Search the data for the string "this" and extract every line where it appears.

═════ DATASET EXCERPT

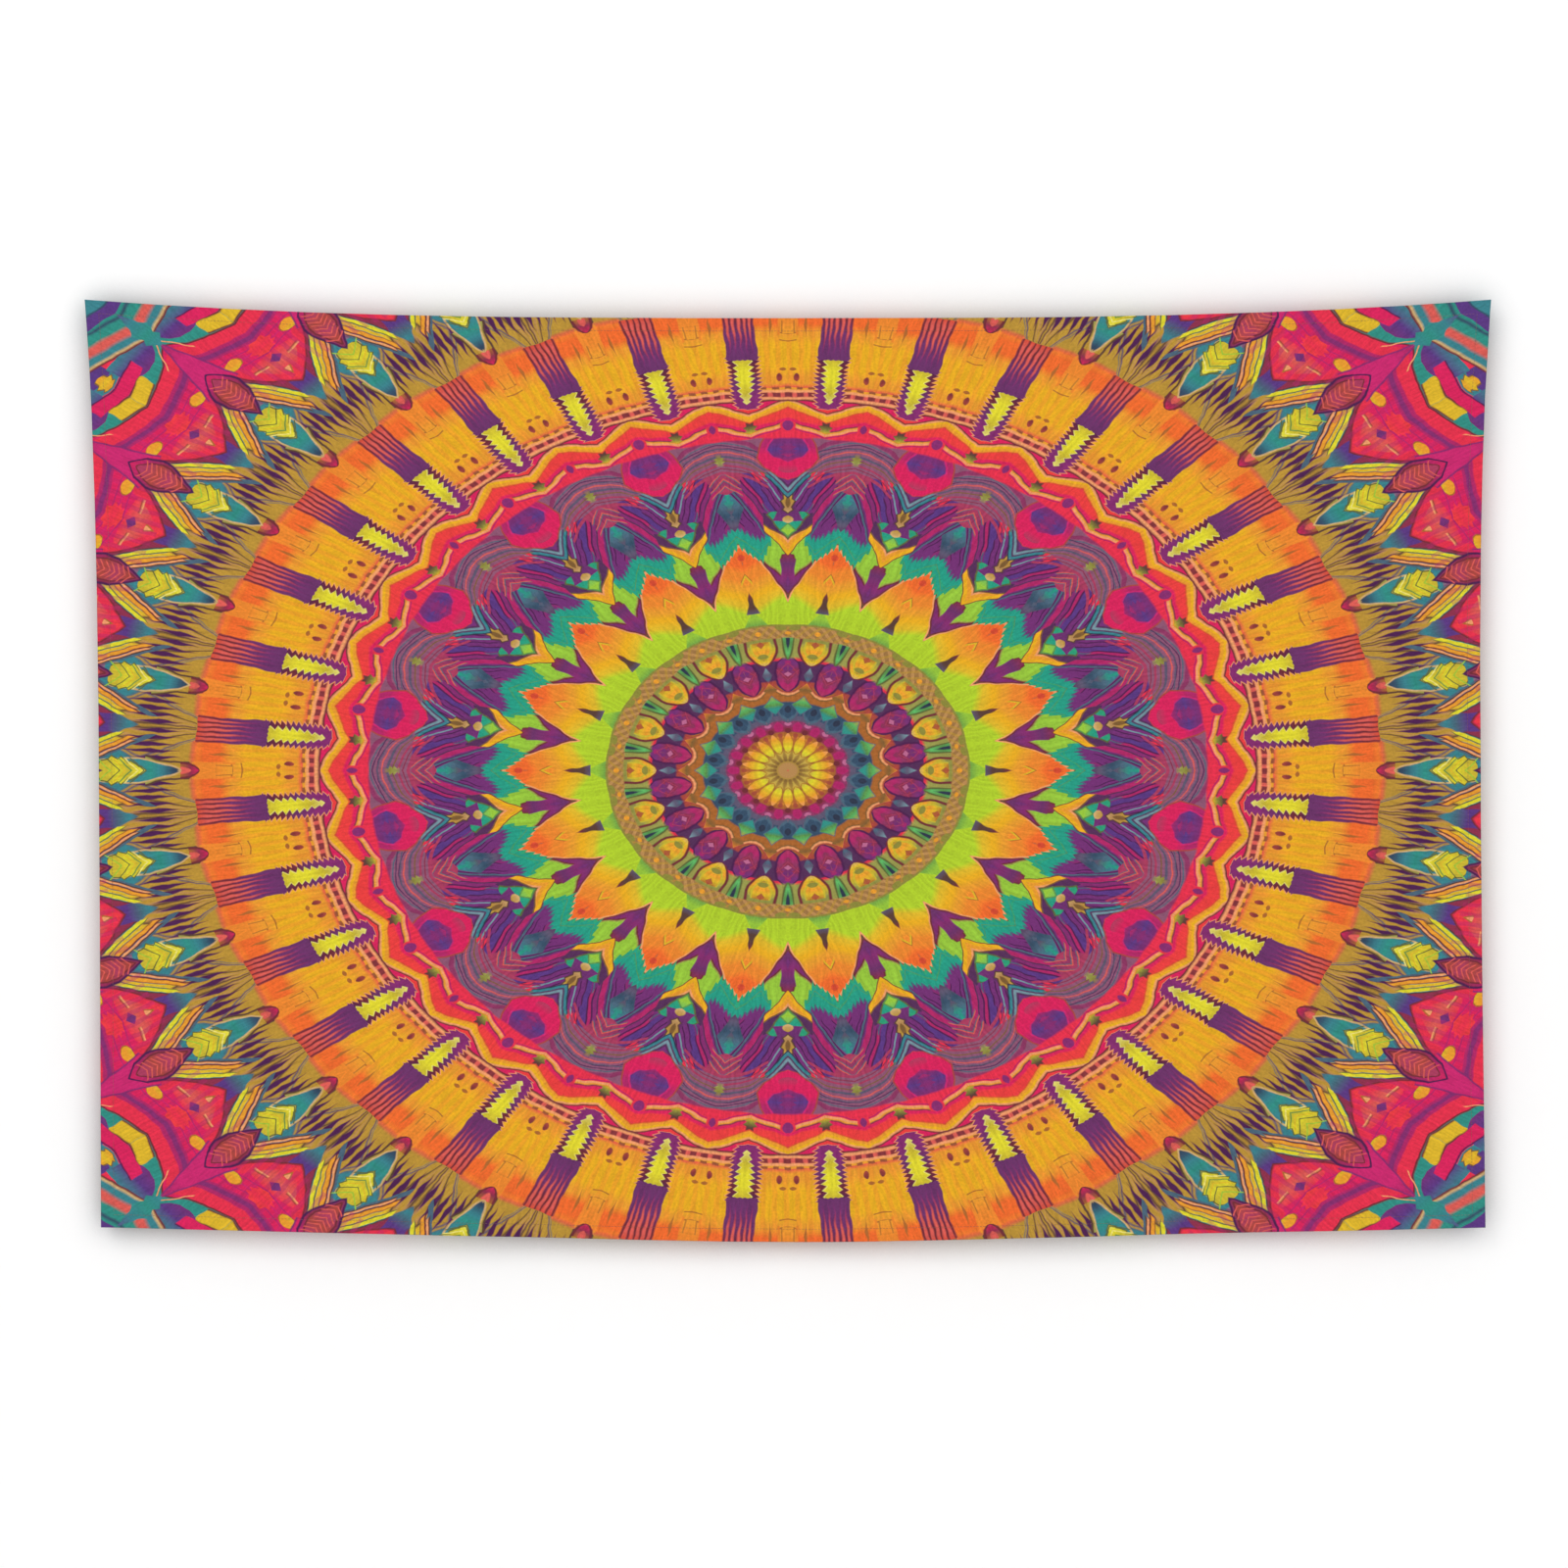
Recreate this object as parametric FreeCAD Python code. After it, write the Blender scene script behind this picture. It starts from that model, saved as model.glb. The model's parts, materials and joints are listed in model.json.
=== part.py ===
import FreeCAD, Part
import math
import os

# A printed cloth wall hanging: one wide hemmed panel that hangs by two small
# rings sewn behind its top corners.
#
# Frame: +X right, +Z up, the face of the cloth looks along -Y.  The origin is
# midway between the two ring centres, in the plane of the rings' back faces,
# which is where the wall is.  All sizes are in millimetres.
#
# The cloth bends freely.  Its one modelled bend is a straight line below the
# top hem, where the panel lifts away from the wall, so every strip of cloth
# that crosses this line is cut there.

# ---- driving dimensions -------------------------------------------------

# Hung outline of the cloth
TOP_CORNER_X = 758.0          # half of the width between the two top corners
TOP_CORNER_Z = 8.5            # top corners above the ring centres
CORNER_TO_CORNER_Z = 1000.0   # height between a top and a bottom corner
TOP_SAG = 20.0                # the top edge dips this much between the rings
BOTTOM_SAG = 16.0             # the bottom edge bows down this much
LEFT_PULL_IN = 17.5           # the left edge ends this far inside its top corner
RIGHT_PULL_IN = 15.0          # the right edge pulls in this far on its way down
RIGHT_END_IN = 6.5            # and ends this far inside its top corner

# Cloth and hems
CLOTH_THICK = 0.4
HEM_WIDTH = 16.0
HEM_LAYERS = 2                # a double-turned hem lies two layers behind the face

# Bend line
BEND_Z = -32.0
BEND_GAP = 0.5

# Hem seams
SEAM_FROM_FOLD = 2.0          # seam to the inner edge of the hem
THREAD_WIDTH = 0.35
THREAD_HEIGHT = 0.15
SEAM_END_GAP = 1.0            # a side seam stops this short of the bottom seam

# Hanging rings, each with a small sewing eye below it
RING_X = 736.0                # ring centres, left and right of the middle
RING_BORE_R = 4.0
RING_OUTER_R = 5.3
RING_THICK = 1.2
EYE_HOLE_R = 1.0
EYE_OUTER_R = 1.8
EYE_DROP = 6.4                # eye centre below the ring centre
RING_EDGE_ROUND = 0.25

# Thread tacks that sew each eye to the hem
TACK_LOOPS = 3
TACK_PITCH = 0.42
TACK_LOOP_R = 1.1
TACK_THREAD_R = 0.2
RING_STAND_OFF = 0.9          # middle of the ring's thickness to the hem's back

# ---- worked out from them -----------------------------------------------

RING_MID_Y = -RING_THICK / 2
HEM_BACK_Y = RING_MID_Y - RING_STAND_OFF
FACE_BACK_Y = HEM_BACK_Y - HEM_LAYERS * CLOTH_THICK
FACE_FRONT_Y = FACE_BACK_Y - CLOTH_THICK
BOTTOM_CORNER_Z = TOP_CORNER_Z - CORNER_TO_CORNER_Z
TACK_Z = -EYE_DROP - (EYE_HOLE_R + EYE_OUTER_R) / 2
SEAM_INSET = HEM_WIDTH - SEAM_FROM_FOLD
FAR = 2000.0                  # larger than the whole cloth, for cutting tools
FLAT_TOLERANCE = 1e-6         # an edge thinner than this along Y lies in one Y plane


def bezier(poles):
    """One cubic edge in the plane of the cloth, from its (x, z) poles."""
    curve = Part.BezierCurve()
    curve.setPoles([FreeCAD.Vector(x, 0, z) for x, z in poles])
    return curve.toShape()


def top_edge(inset):
    """The top edge, left to right: a cubic sag, level in the middle."""
    half = TOP_CORNER_X - inset
    high = TOP_CORNER_Z - inset
    low = high - TOP_SAG
    left = [(-half, high), (-half * 2 / 3, low), (-half / 3, low), (0, low)]
    right = [(-x, z) for x, z in reversed(left)]
    return [bezier(left), bezier(right)]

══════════

▶ **WRITTEN SOLUTION**
Recreate this object as parametric FreeCAD Python code. After it, write the Blender scene script behind this picture. It starts from that model, saved as model.glb. The model's parts, materials and joints are listed in model.json.
# that crosses this line is cut there.
TOP_SAG = 20.0                # the top edge dips this much between the rings
BOTTOM_SAG = 16.0             # the bottom edge bows down this much
LEFT_PULL_IN = 17.5           # the left edge ends this far inside its top corner
RIGHT_PULL_IN = 15.0          # the right edge pulls in this far on its way down
RIGHT_END_IN = 6.5            # and ends this far inside its top corner
SEAM_END_GAP = 1.0            # a side seam stops this short of the bottom seam
FLAT_TOLERANCE = 1e-6         # an edge thinner than this along Y lies in one Y plane